There are a lot of articles about savings in local government about how much has been delivered and just how much more can be done? Has local government really been innovative in redesigning services or is local government reflecting its journey along the experience curve and there just isn’t much more room to save more.
The other common topic today, economic development, might hold some clues. National and Local Government often measure the success of their economic development strategies on the numbers of startups that are created. If we build a new business park they will come. If we fund startups more employment will result. This will be good, this means more confidence in the economy. The presumption is that more startups means more entrepreneurs seeing opportunity, which means more jobs, which means the economy is growing. Or does it?
Research suggests that his approach mainly produces market churn and it is only a small number of businesses that create most of the jobs. New companies set up and create jobs and these displace jobs in other companies who are less competitive. Churn is a mechanism by which labour markets reallocate workers towards more efficient ends. In this way, the churning of the labour market contributes to growth in the potential output of the economy. Or at least it would if those businesses were in a growing market. It doesn’t mean there a more jobs, or even that disruptive innovation is happening and new models of business or services are being found. When the market is maturing, or even reducing, businesses learn to do things more efficiently. That generally begins with making successively larger improvements and then successively smaller ones.
The exception to market churn, those businesses that create more net jobs, are those that are innovative and disrupt exising markets. They do something radically new that is significantly more efficient and/or meets the market’s needs more effectively, or even creates a new market. Interestingly evidence suggests these businesses are also more resilient though a downturn.
But how does this apply to local government and the impact of austerity? Have we seen a similar journey in how local government has delivered savings. A lot initially and then they get harder to find. The experience curve begins to flatten. What we may be seeing isn’t the creation of anything really different, we are just seeing market churn that pushes public services along the experience curve. Its just getting cheaper to do what has always been done. Costs are going down, salaries below inflation, jobs are being deskilled though the introduction of technology and changing practice, systems and processes are getting leaner. Simply, people doing fairly similar things for less and probably for a different employer. Will this improve services? If improvement means cheaper then probably not. If it means reducing demands, finding better ways of doing things then maybe, but its not looking promising.
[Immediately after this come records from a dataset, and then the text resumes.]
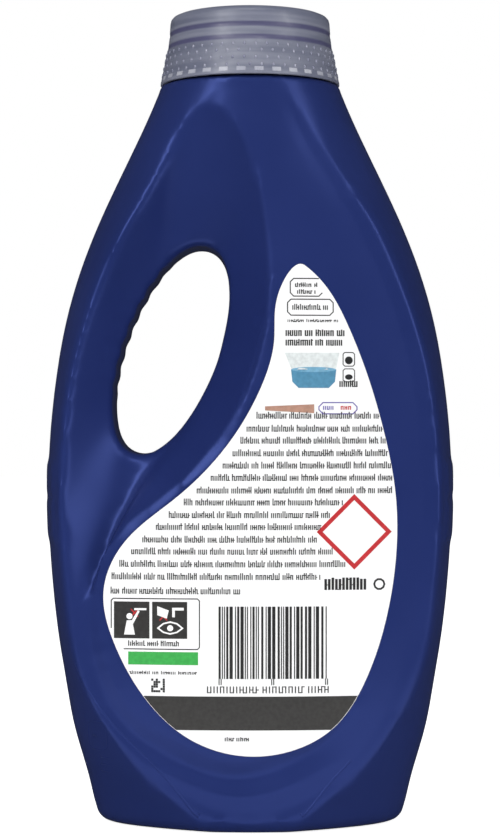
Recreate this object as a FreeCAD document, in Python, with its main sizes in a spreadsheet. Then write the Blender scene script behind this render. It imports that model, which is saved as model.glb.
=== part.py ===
import FreeCAD, Part

import math
import os

import Sketcher

# Laundry detergent bottle, about 900 ml, in millimetres.
# Z is up and the bottle stands on z = 0. X runs across the width, with the
# hand hole at -X. The label is on the -Y face. The origin is the middle of
# the foot.

V = FreeCAD.Vector

# Driving sizes
SIZES = [
    ("body_height", 224.0),
    ("body_width", 123.2),
    ("body_depth", 61.5),
    ("wall", 1.0),
    ("heel_round", 5.0),
    ("pushup_height", 4.0),
    ("pushup_margin", 9.0),
    ("ring_drop", 2.0),
    ("panel_depth", 1.3),
    ("bevel_slope", 0.45),
    ("grip_height", 63.0),
    ("grip_width", 29.8),
    ("grip_lean", 18.5),
    ("grip_rim", 26.0),
    ("pad_proud", 0.5),
    ("pad_foot", 86.5),
    ("pad_low_height", 11.5),
    ("pad_gap", 2.2),
    ("pad_high_height", 9.1),
    ("pad_half_depth", 19.0),
    ("neck_radius", 21.6),
    ("neck_wall", 1.4),
    ("neck_height", 9.0),
    ("label_thickness", 0.2),
    ("spout_flange", 1.2),
    ("spout_wall", 1.2),
    ("spout_depth", 12.0),
    ("spout_bore", 9.0),
    ("spout_rise", 8.0),
    ("spout_fit", 0.1),
    ("lip_drop", 5.0),
    ("drain_slot", 5.0),
    ("cap_height", 20.7),
    ("cap_low_radius", 27.35),
    ("cap_waist_radius", 24.9),
    ("cap_waist_height", 12.4),
    ("cap_top_radius", 24.3),
    ("cap_edge", 1.6),
    ("cap_wall", 1.2),
    ("cap_seat", 0.3),
    ("skirt_radius", 23.2),
    ("skirt_wall", 1.0),
    ("skirt_foot", 0.8),
    ("skirt_root", 8.2),
    ("seal_radius", 19.2),
    ("seal_wall", 1.0),
    ("lug_width", 2.6),
    ("lug_height", 2.4),
    ("lug_count", 32),
]

# Side outline: share of the height, share of the half width
SILHOUETTE = [
    (0.022, 0.765), (0.067, 0.806), (0.13, 0.871), (0.20, 0.916), (0.295, 0.966),
    (0.38, 0.990), (0.46, 1.0), (0.56, 0.977), (0.655, 0.929), (0.735, 0.855),
    (0.80, 0.768), (0.86, 0.670), (0.915, 0.574), (0.96, 0.498), (1.0, 0.439),
]
# Crest of the ring, and below it the corner crease: share of the half width
CORNER = [
    (0.022, 0.25), (0.036, 0.306), (0.076, 0.473), (0.13, 0.637), (0.188, 0.768),
    (0.25, 0.845), (0.36, 0.893), (0.44, 0.911), (0.52, 0.895), (0.61, 0.853),
    (0.685, 0.774), (0.76, 0.666), (0.82, 0.556), (0.875, 0.428), (0.93, 0.345),
    (1.0, 0.3102),
]
# Depth at the corner, and at the middle of the front: share of the half depth
CORNER_DEPTH = [(0.022, 0.855), (0.20, 0.825), (0.5, 0.80), (0.8, 0.80), (0.93, 0.71), (1.0, 0.597)]
BELLY_DEPTH = [(0.022, 0.875), (0.08, 0.925), (0.25, 1.0), (0.6, 1.0), (0.85, 0.935), (1.0, 0.8443)]
# How full the curves are between the corners
FULLNESS = [(0.022, 0.30), (0.8, 0.35), (1.0, 0.448)]
# How much of the panel's depth is left near the shoulder
FADE = [(0.0, 1.0), (0.8, 1.0), (0.9, 0.55), (1.0, 0.08)]
STATIONS = [
    0.05, 0.085, 0.13, 0.19, 0.25, 0.33, 0.42, 0.51, 0.60, 0.68, 0.75,
    0.81, 0.87, 0.92, 0.96, 1.0,
]

# Ring seen from the front, right half: crest x, crest z, valley x, valley z
RING = [
    (0.0, 0.985, 0.0, 0.967), (0.34, 0.935, 0.20, 0.905), (0.57, 0.812, 0.445, 0.811),
    (0.77, 0.687, 0.69, 0.687), (0.892, 0.53, 0.852, 0.532), (0.908, 0.42, 0.86, 0.42),
    (0.84, 0.27, 0.745, 0.27), (0.69, 0.165, 0.575, 0.18), (0.43, 0.085, 0.34, 0.122),
    (0.0, 0.05, 0.0, 0.085),
]
# Edge of the hand recess, anticlockwise from the right of the hole: share of the half width,
# share of the height, 1 where it cuts the sunk panel, bevel width beside it
RECESS = [
    (0.059, 0.644, 1, 0.0), (0.090, 0.705, 1, 0.0), (0.084, 0.781, 1, 0.0), (0.016, 0.884, 0.7, 0.0),
    (-0.113, 0.951, 0.3, 0.0), (-0.274, 0.953, 0, 0.0), (-0.445, 0.873, 0, 0.0), (-0.68, 0.757, 0, 0.0),
    (-0.80, 0.667, 0, 0.0), (-0.873, 0.585, 0, 0.0), (-0.908, 0.491, 0, 0.0), (-0.912, 0.393, 0, 0.0),
    (-0.815, 0.280, 0.5, 1.5), (-0.715, 0.360, 1, 3.0), (-0.510, 0.430, 1, 4.3), (-0.158, 0.520, 1, 3.5),
]
# Bevel round the label panel, from the hand recess round the foot of the panel:
# share of the half width, share of the height, bevel width, distance to the crest
BEVEL = [
    (0.075, 0.67, 0.6, 4.0), (0.012, 0.608, 1.2, 7.0), (-0.111, 0.512, 3.4, 9.0), (-0.347, 0.449, 4.4, 10.0),
    (-0.603, 0.386, 3.4, 9.0), (-0.700, 0.335, 2.4, 9.0), (-0.724, 0.27, 3.0, 7.6), (-0.65, 0.199, 4.0, 8.2),
    (-0.471, 0.142, 5.0, 9.0), (-0.065, 0.100, 5.5, 11.0), (0.334, 0.140, 4.0, 11.0), (0.56, 0.19, 1.0, 9.0),
]
# Middle of the hand hole: share of the half width, share of the height
GRIP_MIDDLE = (-0.3855, 0.6393)
# The bevel falls to the right of its line as the line is listed
BEVEL_SIDE = -1
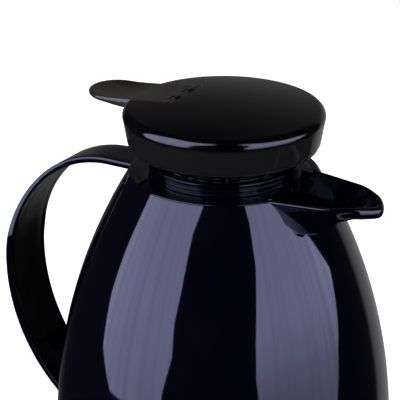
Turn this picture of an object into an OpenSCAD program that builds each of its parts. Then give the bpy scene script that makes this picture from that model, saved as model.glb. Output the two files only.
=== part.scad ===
// Vacuum jug with a press-lever closure.
// Millimetres, +Z up along the jug's axis, spout towards +X, handle and lever towards -X.
// The origin lies on the axis, on the surface that the jug stands on.

/* [Body] */
// Widest diameter of the body
body_d = 146.4; // [142:0.2:152]
// Height of the widest point
belly_z = 74; // [70:1:80]
// Height of the body's top edge
shoulder_z = 192; // [188:1:200]
// Diameter of the body's top edge
shoulder_d = 81.3; // [80:0.1:86]
// Diameter that the side would have at the ground
foot_d = 116; // [110:1:122]
// Radius of the rounded corner at the foot
foot_round = 8; // [6:0.5:10]
// Wall of the moulded shell
wall = 2.5; // [2.2:0.1:3]

/* [Glass liner] */
// Gap between the shell and the outer glass
liner_gap = 4; // [3.5:0.1:5]
// Thickness of each glass wall
glass_t = 1.6; // [1.4:0.1:2]
// Gap between the two glass walls
vacuum_gap = 3; // [2.5:0.1:3.5]
// Outer radius of the glass neck
glass_neck_r = 25; // [24:0.1:25.5]
// Height of the lowest point of the outer glass
glass_base_z = 12; // [11:0.5:14]
// Diameter of the spacer pads between the glass walls
pad_d = 10; // [8:0.5:12]

/* [Pouring collar] */
// Wall of the sleeve that holds the neck ring
sleeve_t = 2; // [1.8:0.1:2.4]
// Reach of the spout's tip from the axis
spout_reach = 76.5; // [74:0.5:80]
// Width of the spout's rim at its root
spout_w = 43; // [41:0.5:45]
// Depth of the spout below its rim, where it leaves the body
spout_drop = 17.8; // [16.5:0.1:18.5]
// Height of the lip at the spout's tip
spout_lip = 5; // [4:0.1:5.5]
// Depth of the pouring channel at the neck
channel_depth = 14; // [12.5:0.5:14.5]
// Wall of the spout
spout_wall = 2.2; // [2:0.1:2.6]

/* [Neck ring] */
// Bore of the neck that the stopper goes into
neck_bore_d = 56; // [55.6:0.1:56.4]
// Wall of the neck ring
neck_wall = 3; // [2.8:0.1:3.2]
// Height of the ring's rim above the ledge
neck_rise = 5.65; // [5.2:0.05:6]
// Thickness of the seat at the bottom of the ring
neck_seat_t = 2.5; // [2:0.1:3]

/* [Handle] */
// Reach of the handle's outer face beyond the body's widest point
handle_out = 33.1; // [32:0.1:36]
// Thickness of the strap
strap_t = 2.9; // [2.7:0.1:3.2]
// Width of the strap from mid-height down
strap_w = 27; // [25:0.5:29]
// Width of the strap at its crest
crest_w = 18.5; // [17:0.5:20]
// Outer radius of the strap's upper side
upper_bend_r = 59.5; // [58:0.5:61]
// Outer radius of the strap's crest
crest_r = 50; // [49:0.5:52]
// Outer radius of the strap's lower side
lower_bend_r = 79; // [77:0.5:81]
// Depth of the crest's top face below the body's top edge
crest_drop = 2.3; // [2:0.1:2.6]
// Thickness of the inlay on the inner face
inlay_t = 1.2; // [1:0.1:1.4]
// Margin of the strap beside the inlay
inlay_margin = 3; // [2.5:0.1:3.5]

/* [Base] */
// Height of the shell's lower edge above the ground
shell_lift = 1.2; // [1:0.1:1.5]
// Diameter of the opening that the base screws into
base_d = 100; // [96:1:102]
// Height of the base's threaded wall
base_wall_h = 13; // [11:0.5:14]
// Diameter of the non-slip foot pad
foot_pad_d = 88; // [80:1:90]
// Thickness of the foot pad
foot_pad_t = 1.6; // [1.5:0.1:1.8]

/* [Cap] */
// Height of the cap's apex
cap_z = 224; // [223:0.5:226]
// Diameter of the cap at its widest edge
cap_d = 86.4; // [85:0.1:88]
// Diameter of the band near its lower edge
band_d = 82.4; // [81.5:0.1:83]
// Height of the band's lower edge above the body's top edge
band_rise = 12.3; // [12:0.1:12.6]
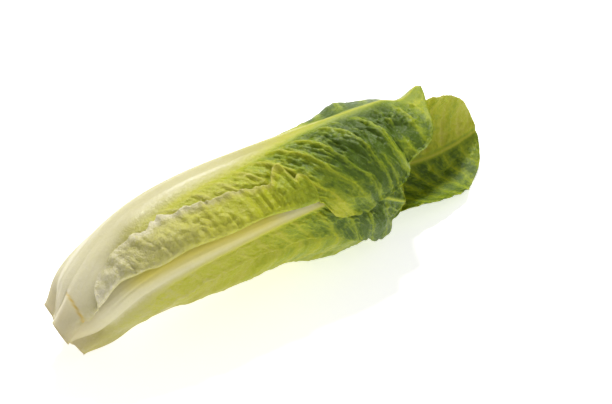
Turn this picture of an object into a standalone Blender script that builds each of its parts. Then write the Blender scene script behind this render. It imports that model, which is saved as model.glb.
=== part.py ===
"""A romaine lettuce head, cut at the butt and lying on its side.

The head is a short solid core with thirteen leaves packed round it. The leaves are made from the
innermost outwards. Each one is a thin sheet wrapped over everything that is already inside it, so
neighbours lie close together and never cross. Places on the head are given by three numbers:
the station (millimetres along the curved axis from the cut butt), the bearing (degrees round the
axis, 0 at the top and growing towards -Y) and the radius (millimetres from the axis).
The frame is +X from the butt to the leaf tips and +Z up, with the floor at z = 0.
"""
from dataclasses import dataclass

import bpy
import numpy as np
from mathutils import Matrix

MM = 0.001

# Driving dimensions, in millimetres and degrees
AXIS_KNOTS = (
    (0.0, -2.5, 14.6),
    (12.0, -1.3, 21.4),
    (30.0, 0.6, 29.2),
    (50.0, 1.8, 33.4),
    (85.0, 3.0, 35.5),
    (130.0, 3.2, 35.5),
    (180.0, 2.4, 35.9),
    (225.0, 1.0, 34.6),
    (270.0, -0.5, 32.0),
)
GIRTH = ((0.0, 9.6), (12.0, 13.6), (25.0, 17.6), (38.0, 22.0), (52.0, 26.0), (84.0, 30.2), (126.0, 31.8),
         (175.0, 32.6), (207.0, 32.8), (235.0, 32.4), (262.0, 31.5), (275.0, 30.5), (292.0, 29.0))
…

This isn’t to lay the blame on anyone. NESTA, in their study on innovation in Whitehall found, for many valid reasons, public services have typically not been subject to the same kind of creative destruction seen in some private markets. The risks are high, decommissioning services isn’t cheap, writing off sunk costs is hard politically, and considerable social harm would result from the breakdown of the public services. Service closures could push demand elsewhere, undermining the actual efficiency and legitimacy of any cuts.
A lot is stacked against radical innovation, and so transformation, in public services. Is it just too much?